Directions for this task: From the first line of the data below, copy each line up to the one containing "CROWN_LEAN_SHARE = 0.0125", and include that line too.

Data extract:
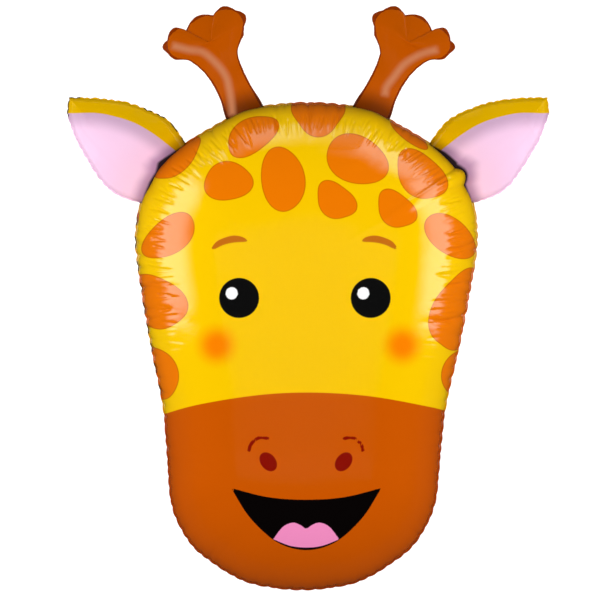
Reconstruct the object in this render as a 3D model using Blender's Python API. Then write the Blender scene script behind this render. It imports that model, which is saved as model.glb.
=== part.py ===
"""Giraffe head foil balloon, lying on its back with the face up. Metres, +Z up.

The real balloon is two printed foil sheets welded together all round, so it is one closed
envelope: a head lobe with two ear lobes and two horn lobes that open into it. It is sealed and
full of gas, so it is modelled as one solid. X runs across the face, +Y runs from the chin to the
crown, and Z = 0 is the surface that the flattened spot on its back rests on.
"""

import math

import bmesh
import bpy
import mathutils
import numpy as np

# Head lobe
HEAD_LENGTH = 0.672
HEAD_WIDTH = 0.4725
FRONT_BULGE = 0.132
BACK_BULGE = 0.125
REST_CUT = 0.005
CHIN_BULGE_SHARE = 0.90
# The crown has pulled over towards +X by this share of the height above the chin
CROWN_LEAN_SHARE = 0.0125

# Ear lobes, measured from the head's seam to the tip
EAR_LENGTH = 0.165
EAR_WIDTH = 0.125
EAR_BULGE = 0.030
EAR_TURN_DEGREES = 35.6
EAR_LEVEL_SHARE = 0.862
EAR_INSET = 0.008

# Horn lobes, measured from the head's seam to the top
HORN_LENGTH = 0.143
HORN_BULGE = 0.021
HORN_SPREAD = 0.178
HORN_ROOT_WIDTH = 0.056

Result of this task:
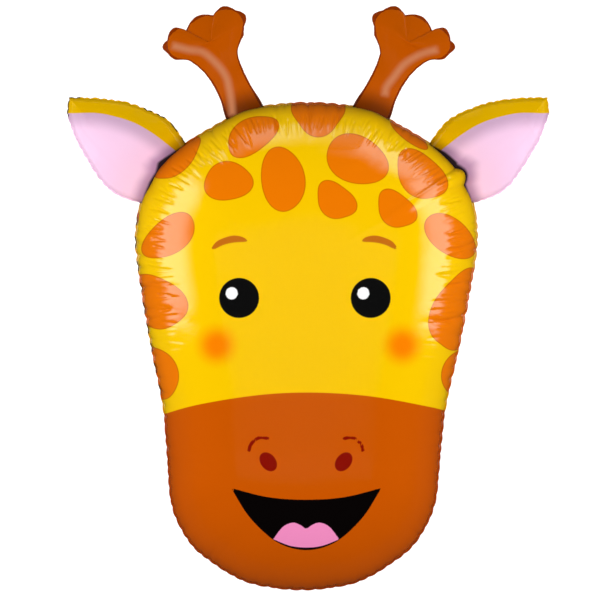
Reconstruct the object in this render as a 3D model using Blender's Python API. Then write the Blender scene script behind this render. It imports that model, which is saved as model.glb.
=== part.py ===
"""Giraffe head foil balloon, lying on its back with the face up. Metres, +Z up.

The real balloon is two printed foil sheets welded together all round, so it is one closed
envelope: a head lobe with two ear lobes and two horn lobes that open into it. It is sealed and
full of gas, so it is modelled as one solid. X runs across the face, +Y runs from the chin to the
crown, and Z = 0 is the surface that the flattened spot on its back rests on.
"""

import math

import bmesh
import bpy
import mathutils
import numpy as np

# Head lobe
HEAD_LENGTH = 0.672
HEAD_WIDTH = 0.4725
FRONT_BULGE = 0.132
BACK_BULGE = 0.125
REST_CUT = 0.005
CHIN_BULGE_SHARE = 0.90
# The crown has pulled over towards +X by this share of the height above the chin
CROWN_LEAN_SHARE = 0.0125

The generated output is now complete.